2. Appraiser Panel Credential Monitoring
License expirations, E&O lapses, and geographic coverage gaps are perennial AMC compliance risks. Today, most platforms handle this with automated alerts, which still require a human to act. Agentic systems close to that loop. They don’t just alert; they remove the appraiser from the active assignment pool, notify the appraiser directly, and flag the coverage gap to operations all before the expiration date, which causes a compliance failure.
3. ROV and Revision Triage
Reconsideration of Value requests are one of the highest-touch, most time-intensive tasks in an AMC’s workflow. Agentic AI systems can be trained to classify incoming ROV requests by type (comparable selection dispute vs. condition error vs. market conditions argument), route them to the appropriate reviewer, and pre-populate relevant comparable data cutting the average ROV handling time by a significant margin.
4. Lender Communication and Status Updates
Lender portals help, but proactive outreach still falls on coordinators. Agentic AI can monitor every active order, detect orders at risk of missing SLA windows, and dispatch customized status updates to lender contacts without a coordinator drafting a single email.
The Competitive Threat AMCs Are Not Watching Closely Enough
Here’s the part that should genuinely concern AMC operators: the disruption isn’t only coming from software vendors. It’s coming from lenders themselves.
A new appraisal management platform called PAM allows mortgage lenders to manage appraisal workflows internally while tracking compliance and AIR rotation, claiming it can reduce appraisal fees by 25% to 40% with a flat $99 per-order charge. The pitch to lenders is blunt: why pay an AMC markup when you can run the workflow yourself?
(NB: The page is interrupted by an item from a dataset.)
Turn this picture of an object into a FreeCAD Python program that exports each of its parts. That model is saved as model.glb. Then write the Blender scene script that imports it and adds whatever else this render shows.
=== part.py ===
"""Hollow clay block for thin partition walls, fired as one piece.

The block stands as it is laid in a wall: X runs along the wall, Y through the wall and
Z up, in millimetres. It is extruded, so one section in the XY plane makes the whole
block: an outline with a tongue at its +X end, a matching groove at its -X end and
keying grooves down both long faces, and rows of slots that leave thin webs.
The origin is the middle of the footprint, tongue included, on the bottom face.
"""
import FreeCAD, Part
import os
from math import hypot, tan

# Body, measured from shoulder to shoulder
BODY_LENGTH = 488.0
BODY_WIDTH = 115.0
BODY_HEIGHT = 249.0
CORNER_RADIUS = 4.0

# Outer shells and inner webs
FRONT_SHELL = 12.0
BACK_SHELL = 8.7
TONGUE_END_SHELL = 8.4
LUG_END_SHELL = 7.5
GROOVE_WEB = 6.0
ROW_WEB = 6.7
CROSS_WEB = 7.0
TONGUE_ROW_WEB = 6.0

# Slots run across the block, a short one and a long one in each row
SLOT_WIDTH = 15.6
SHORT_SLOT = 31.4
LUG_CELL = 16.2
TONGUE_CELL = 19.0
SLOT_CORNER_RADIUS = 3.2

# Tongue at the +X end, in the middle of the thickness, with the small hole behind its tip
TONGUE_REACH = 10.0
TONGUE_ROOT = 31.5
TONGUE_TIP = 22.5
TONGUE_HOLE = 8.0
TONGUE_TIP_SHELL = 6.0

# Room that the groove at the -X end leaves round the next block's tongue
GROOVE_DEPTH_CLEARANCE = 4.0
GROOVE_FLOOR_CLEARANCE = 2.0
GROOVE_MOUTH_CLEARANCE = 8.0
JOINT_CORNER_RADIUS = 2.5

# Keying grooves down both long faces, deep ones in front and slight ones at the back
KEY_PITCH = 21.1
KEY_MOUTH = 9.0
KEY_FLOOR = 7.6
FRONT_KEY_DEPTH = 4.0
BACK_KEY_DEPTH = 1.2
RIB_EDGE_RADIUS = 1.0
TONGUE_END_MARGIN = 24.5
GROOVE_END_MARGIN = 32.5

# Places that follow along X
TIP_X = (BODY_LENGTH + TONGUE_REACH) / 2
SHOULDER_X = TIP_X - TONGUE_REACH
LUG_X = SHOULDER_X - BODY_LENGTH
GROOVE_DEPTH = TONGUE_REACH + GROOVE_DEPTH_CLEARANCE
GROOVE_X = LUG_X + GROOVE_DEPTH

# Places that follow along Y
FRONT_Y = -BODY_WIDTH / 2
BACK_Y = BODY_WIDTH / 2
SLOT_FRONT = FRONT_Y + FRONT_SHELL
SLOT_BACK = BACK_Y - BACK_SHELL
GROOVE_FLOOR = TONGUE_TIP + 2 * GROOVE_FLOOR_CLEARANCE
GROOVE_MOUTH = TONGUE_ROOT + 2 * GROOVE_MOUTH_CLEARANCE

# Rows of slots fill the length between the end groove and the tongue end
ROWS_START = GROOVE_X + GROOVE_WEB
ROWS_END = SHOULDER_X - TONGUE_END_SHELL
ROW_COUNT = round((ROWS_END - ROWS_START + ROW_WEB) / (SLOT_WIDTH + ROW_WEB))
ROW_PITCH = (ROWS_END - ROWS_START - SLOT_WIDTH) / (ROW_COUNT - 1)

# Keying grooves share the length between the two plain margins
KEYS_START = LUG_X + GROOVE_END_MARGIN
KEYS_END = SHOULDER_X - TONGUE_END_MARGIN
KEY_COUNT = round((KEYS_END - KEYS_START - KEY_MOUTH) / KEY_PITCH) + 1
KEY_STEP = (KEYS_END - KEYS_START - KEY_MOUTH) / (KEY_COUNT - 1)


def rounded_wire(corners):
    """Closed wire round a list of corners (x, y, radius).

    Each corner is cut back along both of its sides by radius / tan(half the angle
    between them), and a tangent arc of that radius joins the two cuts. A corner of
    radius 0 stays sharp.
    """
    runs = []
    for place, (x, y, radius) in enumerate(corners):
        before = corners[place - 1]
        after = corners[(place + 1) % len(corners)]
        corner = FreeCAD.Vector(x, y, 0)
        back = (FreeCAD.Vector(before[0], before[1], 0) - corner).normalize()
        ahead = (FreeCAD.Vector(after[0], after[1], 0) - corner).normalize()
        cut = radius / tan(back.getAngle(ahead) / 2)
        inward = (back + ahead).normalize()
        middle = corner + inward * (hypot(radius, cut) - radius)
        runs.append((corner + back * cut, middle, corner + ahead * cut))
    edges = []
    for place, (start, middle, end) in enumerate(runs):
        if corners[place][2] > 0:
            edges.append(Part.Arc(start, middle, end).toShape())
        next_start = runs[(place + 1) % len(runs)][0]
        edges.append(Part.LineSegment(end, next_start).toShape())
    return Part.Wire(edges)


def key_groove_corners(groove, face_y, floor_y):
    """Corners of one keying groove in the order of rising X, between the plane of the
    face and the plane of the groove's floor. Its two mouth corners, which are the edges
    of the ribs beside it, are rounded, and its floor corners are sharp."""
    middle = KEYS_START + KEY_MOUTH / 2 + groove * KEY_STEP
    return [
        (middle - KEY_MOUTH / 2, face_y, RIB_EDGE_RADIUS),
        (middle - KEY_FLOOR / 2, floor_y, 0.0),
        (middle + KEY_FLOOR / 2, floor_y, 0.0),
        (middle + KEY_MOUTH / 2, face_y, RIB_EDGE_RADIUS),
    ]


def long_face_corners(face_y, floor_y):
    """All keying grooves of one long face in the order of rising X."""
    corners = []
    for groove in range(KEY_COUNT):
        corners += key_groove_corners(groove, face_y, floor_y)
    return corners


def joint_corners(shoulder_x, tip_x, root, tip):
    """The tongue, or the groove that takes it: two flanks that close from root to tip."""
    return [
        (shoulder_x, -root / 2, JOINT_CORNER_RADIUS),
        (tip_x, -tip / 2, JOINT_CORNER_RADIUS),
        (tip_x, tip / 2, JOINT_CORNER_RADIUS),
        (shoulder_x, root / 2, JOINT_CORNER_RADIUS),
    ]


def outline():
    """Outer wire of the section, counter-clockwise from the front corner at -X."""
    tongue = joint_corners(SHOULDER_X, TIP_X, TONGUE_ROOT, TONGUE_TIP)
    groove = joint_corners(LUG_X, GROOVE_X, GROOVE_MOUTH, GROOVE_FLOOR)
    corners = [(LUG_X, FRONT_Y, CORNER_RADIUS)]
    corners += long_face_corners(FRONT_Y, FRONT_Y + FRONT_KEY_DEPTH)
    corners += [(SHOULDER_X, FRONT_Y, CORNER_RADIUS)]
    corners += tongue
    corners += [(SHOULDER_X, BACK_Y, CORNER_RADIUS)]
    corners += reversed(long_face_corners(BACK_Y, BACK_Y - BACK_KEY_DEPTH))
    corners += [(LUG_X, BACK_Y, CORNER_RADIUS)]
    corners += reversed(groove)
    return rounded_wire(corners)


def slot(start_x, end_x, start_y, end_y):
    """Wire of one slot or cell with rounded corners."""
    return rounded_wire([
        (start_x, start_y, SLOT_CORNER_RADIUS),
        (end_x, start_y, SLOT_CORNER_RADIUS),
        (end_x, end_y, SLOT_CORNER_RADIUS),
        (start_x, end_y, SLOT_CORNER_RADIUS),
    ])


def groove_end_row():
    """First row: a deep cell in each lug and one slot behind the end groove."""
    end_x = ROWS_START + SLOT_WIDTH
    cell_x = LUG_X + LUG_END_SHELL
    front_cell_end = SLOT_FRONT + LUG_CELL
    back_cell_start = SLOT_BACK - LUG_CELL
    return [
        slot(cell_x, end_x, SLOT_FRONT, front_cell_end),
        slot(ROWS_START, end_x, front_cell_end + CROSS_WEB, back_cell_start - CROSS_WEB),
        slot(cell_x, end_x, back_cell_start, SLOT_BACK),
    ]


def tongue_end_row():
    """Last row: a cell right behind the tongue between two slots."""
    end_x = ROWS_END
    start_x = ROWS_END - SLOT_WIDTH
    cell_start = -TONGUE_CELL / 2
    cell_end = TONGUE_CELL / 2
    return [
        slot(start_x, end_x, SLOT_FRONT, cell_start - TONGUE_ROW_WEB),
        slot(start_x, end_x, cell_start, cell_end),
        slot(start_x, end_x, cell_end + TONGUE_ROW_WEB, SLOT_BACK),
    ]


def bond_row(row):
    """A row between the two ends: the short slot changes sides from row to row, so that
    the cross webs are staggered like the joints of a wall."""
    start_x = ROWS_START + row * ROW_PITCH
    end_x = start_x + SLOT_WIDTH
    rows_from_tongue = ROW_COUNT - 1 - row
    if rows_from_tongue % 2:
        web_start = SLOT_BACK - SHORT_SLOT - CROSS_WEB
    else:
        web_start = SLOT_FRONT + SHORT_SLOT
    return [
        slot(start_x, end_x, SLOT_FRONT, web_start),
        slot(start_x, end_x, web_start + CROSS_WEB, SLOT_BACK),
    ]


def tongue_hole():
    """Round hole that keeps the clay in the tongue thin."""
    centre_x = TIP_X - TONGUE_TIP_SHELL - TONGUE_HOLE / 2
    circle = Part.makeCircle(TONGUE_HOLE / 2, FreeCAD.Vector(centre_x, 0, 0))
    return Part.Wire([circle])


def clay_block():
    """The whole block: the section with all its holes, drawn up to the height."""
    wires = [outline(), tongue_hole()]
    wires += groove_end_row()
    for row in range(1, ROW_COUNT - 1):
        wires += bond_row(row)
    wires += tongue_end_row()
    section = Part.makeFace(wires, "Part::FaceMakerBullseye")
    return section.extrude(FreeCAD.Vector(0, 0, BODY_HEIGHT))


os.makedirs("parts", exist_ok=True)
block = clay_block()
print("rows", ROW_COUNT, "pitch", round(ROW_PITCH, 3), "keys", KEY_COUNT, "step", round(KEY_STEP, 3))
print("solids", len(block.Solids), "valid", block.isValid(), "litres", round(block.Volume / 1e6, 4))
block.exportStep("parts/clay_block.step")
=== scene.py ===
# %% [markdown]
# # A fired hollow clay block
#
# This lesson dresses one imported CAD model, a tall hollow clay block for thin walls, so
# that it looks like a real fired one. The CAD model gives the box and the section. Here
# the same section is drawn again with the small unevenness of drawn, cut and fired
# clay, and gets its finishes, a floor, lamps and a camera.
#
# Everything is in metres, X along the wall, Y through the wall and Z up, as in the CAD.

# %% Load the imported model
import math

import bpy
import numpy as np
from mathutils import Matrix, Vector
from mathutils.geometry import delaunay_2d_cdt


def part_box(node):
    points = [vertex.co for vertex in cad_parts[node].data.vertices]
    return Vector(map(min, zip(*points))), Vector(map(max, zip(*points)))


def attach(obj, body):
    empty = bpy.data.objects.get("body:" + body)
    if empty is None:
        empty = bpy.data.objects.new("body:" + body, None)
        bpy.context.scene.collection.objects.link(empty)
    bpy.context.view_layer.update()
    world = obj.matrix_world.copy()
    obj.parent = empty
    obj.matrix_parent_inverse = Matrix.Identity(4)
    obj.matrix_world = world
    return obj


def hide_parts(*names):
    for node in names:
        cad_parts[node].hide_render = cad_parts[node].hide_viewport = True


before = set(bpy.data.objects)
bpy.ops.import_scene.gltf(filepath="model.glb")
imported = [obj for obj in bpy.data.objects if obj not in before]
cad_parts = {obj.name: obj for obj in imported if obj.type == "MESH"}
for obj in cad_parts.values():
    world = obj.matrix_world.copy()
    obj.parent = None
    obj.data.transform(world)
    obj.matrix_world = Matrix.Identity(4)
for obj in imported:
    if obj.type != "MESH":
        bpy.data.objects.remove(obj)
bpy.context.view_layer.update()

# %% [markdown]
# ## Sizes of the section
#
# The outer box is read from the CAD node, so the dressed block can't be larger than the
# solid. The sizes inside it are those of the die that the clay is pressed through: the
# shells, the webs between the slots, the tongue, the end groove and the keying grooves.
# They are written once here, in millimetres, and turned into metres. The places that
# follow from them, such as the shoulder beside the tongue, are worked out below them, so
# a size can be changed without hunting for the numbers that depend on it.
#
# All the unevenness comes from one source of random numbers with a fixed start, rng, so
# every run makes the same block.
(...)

The answer, right now, is operational complexity. Lenders don’t want to manage appraiser panels, credential tracking, quality review, and USPAP compliance. That’s the AMC’s value. But as agentic platforms make those functions automatable by non-specialists, the argument for outsourcing weakens unless AMCs are delivering something genuinely beyond what a lender-run system can replicate.
The AMCs that survive this shift will be the ones that use agentic AI not just to automate the routine, but to deliver analytical depth and quality outcomes that a lender’s internal team simply cannot match.
What “Human in the Loop” Actually Means in an Agentic AMC Model
One important clarification for AMC operators exploring agentic AI: this isn’t about removing human oversight. Industry leaders have emphasized that as modernization accelerates, human oversight remains an essential part of the process. The differentiator among valuation providers will be analytics and evidence, not just speed.
The right model is supervising autonomy agents to handle high-volume, rules-based, time-sensitive decisions; humans handle judgment calls, exceptions, client relationships, and quality escalations. This mirrors how leading enterprises are deploying agentic systems in other regulated industries, where governance requirements include transaction limits, human approval for high-risk actions, and complete audit logs that record every action and the reasoning behind it.
For AMCs operating under AIR, Dodd-Frank, and state-level AMC registration requirements, that audit trail isn’t optional; it’s the backbone of compliance for the entire operation.
How Go Source Valuation Approaches Operational Automation
At Go Source Valuation, operational support for AMCs is built around exactly this principle: scalable, intelligent workflow support that frees AMC operators from coordination bottlenecks without sacrificing compliance or quality oversight. As agentic AI capabilities continue to mature, AMCs that have already invested in streamlined back-office infrastructure will integrate these tools far more effectively than those still running manual processes.
If your AMC is evaluating how to position its operations for the agentic AI era, from smarter panel management to ROV workflow, redesign and explore how Go Source Valuations AMC management solutions are built to scale alongside emerging automation technology.
FAQ: Agentic AI for Appraisal Management Companies
Q: Is agentic AI the same as automated valuation models (AVMs)?
No. AVMs generate property value estimates using statistical models and property data. “Agentic AI” refers to autonomous workflow systems that manage processes like order routing, credential monitoring, and status of communication across an AMC’s operation. They serve very different functions.
Q: Does agentic AI raise compliance risks for AMCs?
Managed correctly, it reduces them. The key is ensuring audit trails, human escalation paths, and clear governance frameworks are built into any agentic system. AMCs should evaluate vendors on their compliance infrastructure, not just their automation claims.
Q: How does UAD 3.6 interact with agentic AI adoption?
UAD 3.6’s structured data format makes it significantly easier for agentic systems to process appraisal data automatically. AMCs that prepare their workflows for UAD 3.6 compliance are simultaneously building the data infrastructure that agentic AI needs to function effectively.
Q: What’s the first agentic AI use case AMCs should pilot?
Appraiser panel credential monitoring is typically the lowest-risk, highest-ROI starting point. It’s rule-governed, the stakes of failure are clear, and the volume of monitoring tasks makes automation immediately impactful.